#### [Work to be completed]
Set down exactly, please, each line from the one containing "What FreeCAD Python" through the one containing "import Sketcher", both lines included, and no other line.

#### [Information shown]
*****

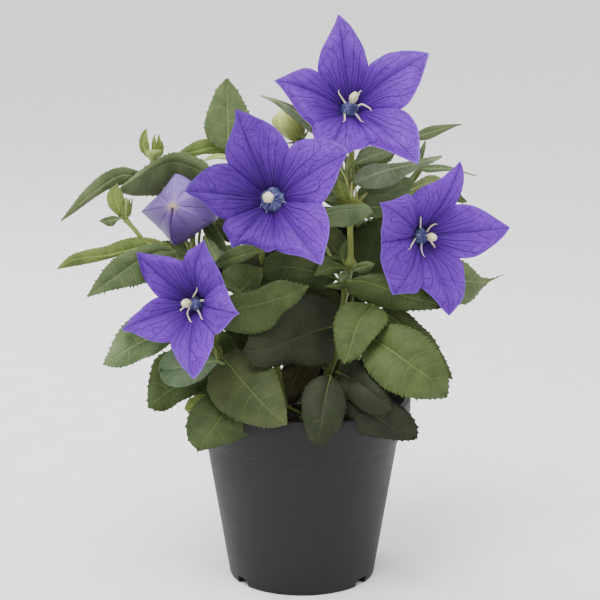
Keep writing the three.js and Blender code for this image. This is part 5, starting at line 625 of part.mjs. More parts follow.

*****

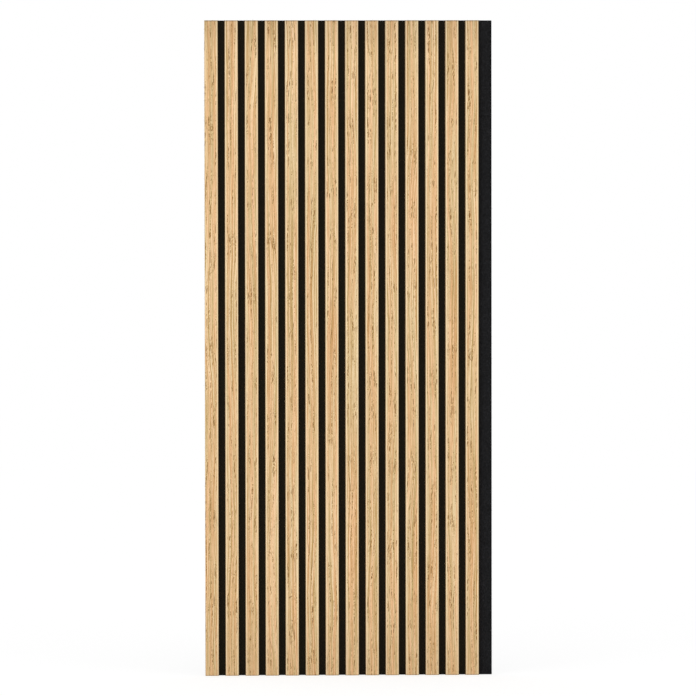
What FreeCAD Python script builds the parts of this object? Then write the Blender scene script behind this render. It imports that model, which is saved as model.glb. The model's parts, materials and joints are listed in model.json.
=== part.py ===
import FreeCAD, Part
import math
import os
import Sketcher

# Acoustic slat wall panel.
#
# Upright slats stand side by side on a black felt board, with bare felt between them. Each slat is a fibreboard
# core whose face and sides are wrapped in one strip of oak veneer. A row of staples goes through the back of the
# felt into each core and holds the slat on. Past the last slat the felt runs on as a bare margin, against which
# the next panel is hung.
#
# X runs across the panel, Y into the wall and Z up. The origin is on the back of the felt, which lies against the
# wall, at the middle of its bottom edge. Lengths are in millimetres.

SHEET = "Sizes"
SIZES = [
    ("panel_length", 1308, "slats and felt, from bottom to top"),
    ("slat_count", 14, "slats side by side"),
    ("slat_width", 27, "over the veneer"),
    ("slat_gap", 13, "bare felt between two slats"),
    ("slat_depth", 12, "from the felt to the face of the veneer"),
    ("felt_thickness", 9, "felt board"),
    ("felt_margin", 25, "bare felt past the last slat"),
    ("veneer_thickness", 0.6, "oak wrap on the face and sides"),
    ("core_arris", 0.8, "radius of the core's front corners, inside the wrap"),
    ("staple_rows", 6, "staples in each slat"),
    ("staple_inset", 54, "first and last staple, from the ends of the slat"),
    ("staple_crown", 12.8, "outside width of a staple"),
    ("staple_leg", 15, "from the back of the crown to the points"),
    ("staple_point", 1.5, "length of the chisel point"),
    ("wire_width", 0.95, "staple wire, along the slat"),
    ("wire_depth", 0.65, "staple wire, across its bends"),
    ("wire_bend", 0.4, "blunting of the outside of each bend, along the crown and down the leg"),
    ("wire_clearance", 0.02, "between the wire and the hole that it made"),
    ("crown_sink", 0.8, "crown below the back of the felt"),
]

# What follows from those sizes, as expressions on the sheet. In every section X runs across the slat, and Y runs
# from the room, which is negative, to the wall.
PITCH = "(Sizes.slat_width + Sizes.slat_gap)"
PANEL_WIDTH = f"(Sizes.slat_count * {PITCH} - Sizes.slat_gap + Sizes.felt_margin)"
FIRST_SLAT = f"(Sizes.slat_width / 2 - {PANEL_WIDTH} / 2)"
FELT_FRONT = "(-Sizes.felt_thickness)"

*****

#### [Task answer]
What FreeCAD Python script builds the parts of this object? Then write the Blender scene script behind this render. It imports that model, which is saved as model.glb. The model's parts, materials and joints are listed in model.json.
=== part.py ===
import FreeCAD, Part
import math
import os
import Sketcher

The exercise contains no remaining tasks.